The sculpture is a kind of cyborg assembled from humanoid body parts, a chimeric physique, a worn-out gas mask, machine components, and rather archaic-looking blade legs on which the figure stands. These legs, in their fragility, read more like prosthetics. Associations with similar beings from fantasy or horror films or games are intentional, and trigger corresponding attributions of function onto the sculpture, which stands as a guardian figure in front of the video room where it appears again on screen. Its visible construction from glued-together 3D-printed parts makes it all the more homunculus-like, while also producing a glittering sense of value and the haptic appeal of its semi-transparent surface.
In the video, we follow the protagonist and his reflections on the fantastical world he has ended up in after being killed by a drone. It seems to correspond to his own escapist fantasies, and he must now assert himself within it, moving through the typical imagery of depopulated, catastrophe-marked landscapes and spaces, against an overwhelming enemy. This is a role the sculpture, among others, can be seen to occupy in the film. The title of both parts of the work, PERMADEATH LOGIC, references a gaming mode in which a character can die permanently, making a more careful and deliberate experience of the game world necessary: something we can trace throughout the video.
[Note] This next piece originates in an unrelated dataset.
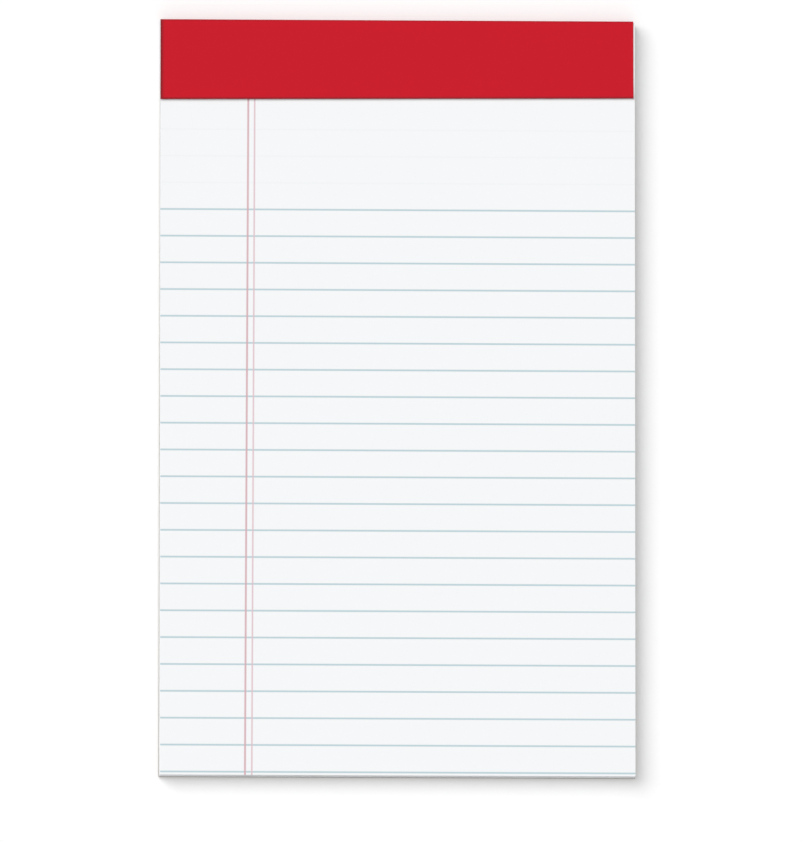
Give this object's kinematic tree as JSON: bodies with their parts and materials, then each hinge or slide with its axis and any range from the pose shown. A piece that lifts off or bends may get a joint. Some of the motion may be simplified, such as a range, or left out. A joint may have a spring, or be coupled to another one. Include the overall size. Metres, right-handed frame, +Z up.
{
  "type": "legal pad",
  "caption": "Small ruled writing pad: white perforated leaves on a chipboard back, bound at the head with red folded tape.",
  "frame": {"origin": "under the middle of the pad, on the surface that it lies on, which the tape's back flap touches", "axes": "+Z up out of the writing face, +Y along the length towards the bound head, +X to the right of a reader"},
  "size_m": [0.127, 0.2036, 0.0061],
  "materials": {
    "leaves": "matt white writing paper, ruled in pale blue with a double pale red margin line",
    "board": "uncoated grey-brown chipboard",
    "tape": "satin red coated binding paper",
    "wire": "bright galvanised stitching wire"
  },
  "bodies": {
    "root": {"pages": "leaves", "backing_board": "board", "binding_tape": "tape", "staples": "wire"}
  },
  "joints": []
}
With PERMADEATH LOGIC, Leon Sahiti makes clear that the future is not something yet to come, but is already operating as a structural condition of our present. The transposition of digital game mechanics into the space of physical experience exposes the "fantastical" as the aesthetic surface of an algorithmic logic long since internalized. What appears to be speculation is, in truth, the normal state of affairs: simulation, iteration, and strategic self-optimization shape our relationship to the world. Ironically, permadeath is the inescapable fact of our analogue existence.